Instructions for the task: Can all of these lines be returned exactly?

Dataset content:
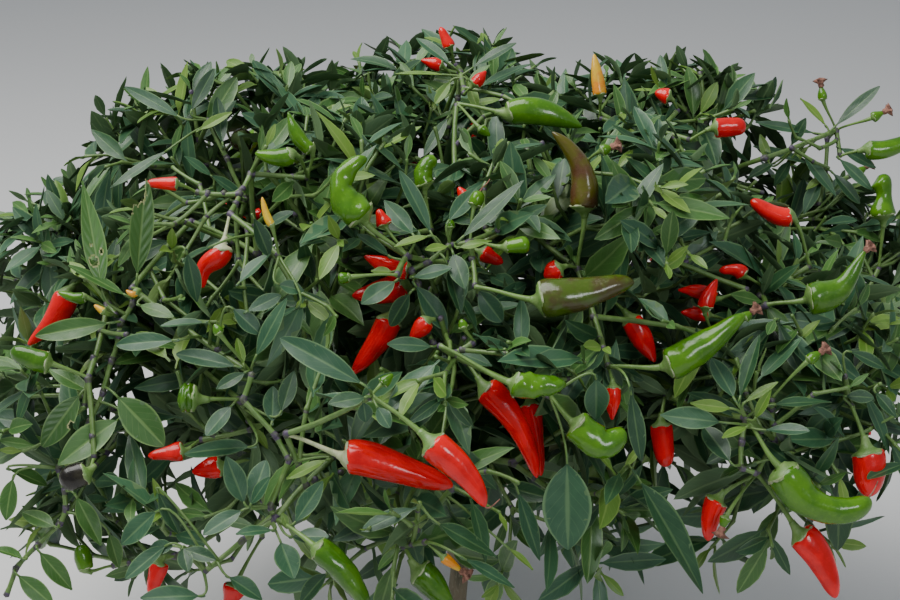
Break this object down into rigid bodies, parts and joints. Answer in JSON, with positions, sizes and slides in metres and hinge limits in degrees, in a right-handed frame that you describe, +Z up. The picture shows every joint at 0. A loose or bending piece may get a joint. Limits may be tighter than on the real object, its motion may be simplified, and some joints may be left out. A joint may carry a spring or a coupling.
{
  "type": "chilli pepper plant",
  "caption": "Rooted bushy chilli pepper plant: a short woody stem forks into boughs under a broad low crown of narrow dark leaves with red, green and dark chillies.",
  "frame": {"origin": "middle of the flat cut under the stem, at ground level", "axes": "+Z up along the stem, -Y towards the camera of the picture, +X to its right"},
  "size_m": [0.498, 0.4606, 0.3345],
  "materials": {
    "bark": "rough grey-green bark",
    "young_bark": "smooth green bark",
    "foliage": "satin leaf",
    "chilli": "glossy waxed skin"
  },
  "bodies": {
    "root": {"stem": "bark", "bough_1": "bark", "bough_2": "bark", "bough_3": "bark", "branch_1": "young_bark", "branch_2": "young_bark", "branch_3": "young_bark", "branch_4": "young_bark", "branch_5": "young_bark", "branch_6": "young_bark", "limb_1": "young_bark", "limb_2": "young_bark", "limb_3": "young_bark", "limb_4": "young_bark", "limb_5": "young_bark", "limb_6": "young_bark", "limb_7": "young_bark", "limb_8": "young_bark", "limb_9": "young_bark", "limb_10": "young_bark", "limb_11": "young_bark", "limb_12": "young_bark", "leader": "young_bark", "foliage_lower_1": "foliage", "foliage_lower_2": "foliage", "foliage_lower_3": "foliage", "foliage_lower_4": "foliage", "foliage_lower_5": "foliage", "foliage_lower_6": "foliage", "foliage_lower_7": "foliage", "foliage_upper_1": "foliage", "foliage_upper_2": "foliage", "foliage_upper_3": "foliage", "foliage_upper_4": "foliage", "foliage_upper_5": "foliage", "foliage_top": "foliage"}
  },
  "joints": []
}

Task output:
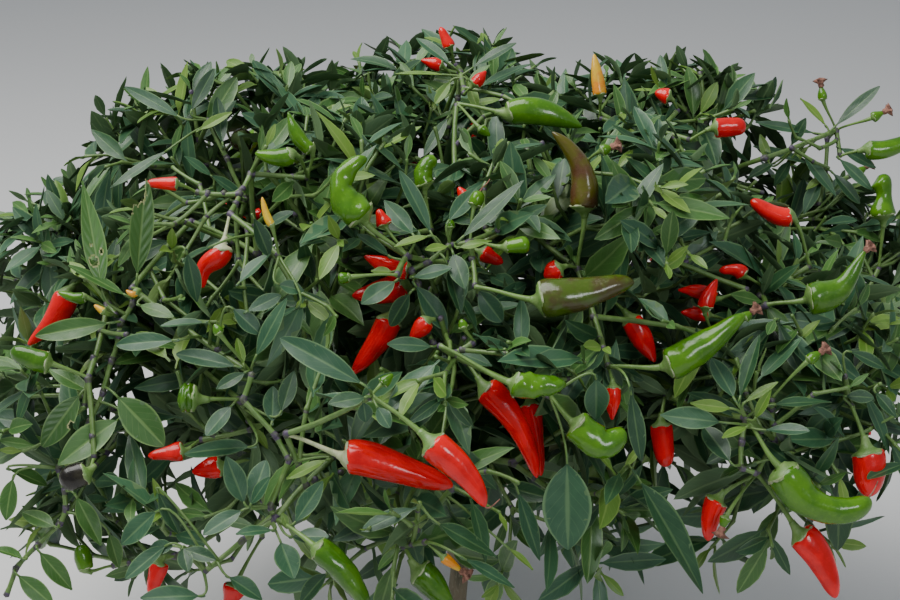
Break this object down into rigid bodies, parts and joints. Answer in JSON, with positions, sizes and slides in metres and hinge limits in degrees, in a right-handed frame that you describe, +Z up. The picture shows every joint at 0. A loose or bending piece may get a joint. Limits may be tighter than on the real object, its motion may be simplified, and some joints may be left out. A joint may carry a spring or a coupling.
{
  "type": "chilli pepper plant",
  "caption": "Rooted bushy chilli pepper plant: a short woody stem forks into boughs under a broad low crown of narrow dark leaves with red, green and dark chillies.",
  "frame": {"origin": "middle of the flat cut under the stem, at ground level", "axes": "+Z up along the stem, -Y towards the camera of the picture, +X to its right"},
  "size_m": [0.498, 0.4606, 0.3345],
  "materials": {
    "bark": "rough grey-green bark",
    "young_bark": "smooth green bark",
    "foliage": "satin leaf",
    "chilli": "glossy waxed skin"
  },
  "bodies": {
    "root": {"stem": "bark", "bough_1": "bark", "bough_2": "bark", "bough_3": "bark", "branch_1": "young_bark", "branch_2": "young_bark", "branch_3": "young_bark", "branch_4": "young_bark", "branch_5": "young_bark", "branch_6": "young_bark", "limb_1": "young_bark", "limb_2": "young_bark", "limb_3": "young_bark", "limb_4": "young_bark", "limb_5": "young_bark", "limb_6": "young_bark", "limb_7": "young_bark", "limb_8": "young_bark", "limb_9": "young_bark", "limb_10": "young_bark", "limb_11": "young_bark", "limb_12": "young_bark", "leader": "young_bark", "foliage_lower_1": "foliage", "foliage_lower_2": "foliage", "foliage_lower_3": "foliage", "foliage_lower_4": "foliage", "foliage_lower_5": "foliage", "foliage_lower_6": "foliage", "foliage_lower_7": "foliage", "foliage_upper_1": "foliage", "foliage_upper_2": "foliage", "foliage_upper_3": "foliage", "foliage_upper_4": "foliage", "foliage_upper_5": "foliage", "foliage_top": "foliage"}
  },
  "joints": []
}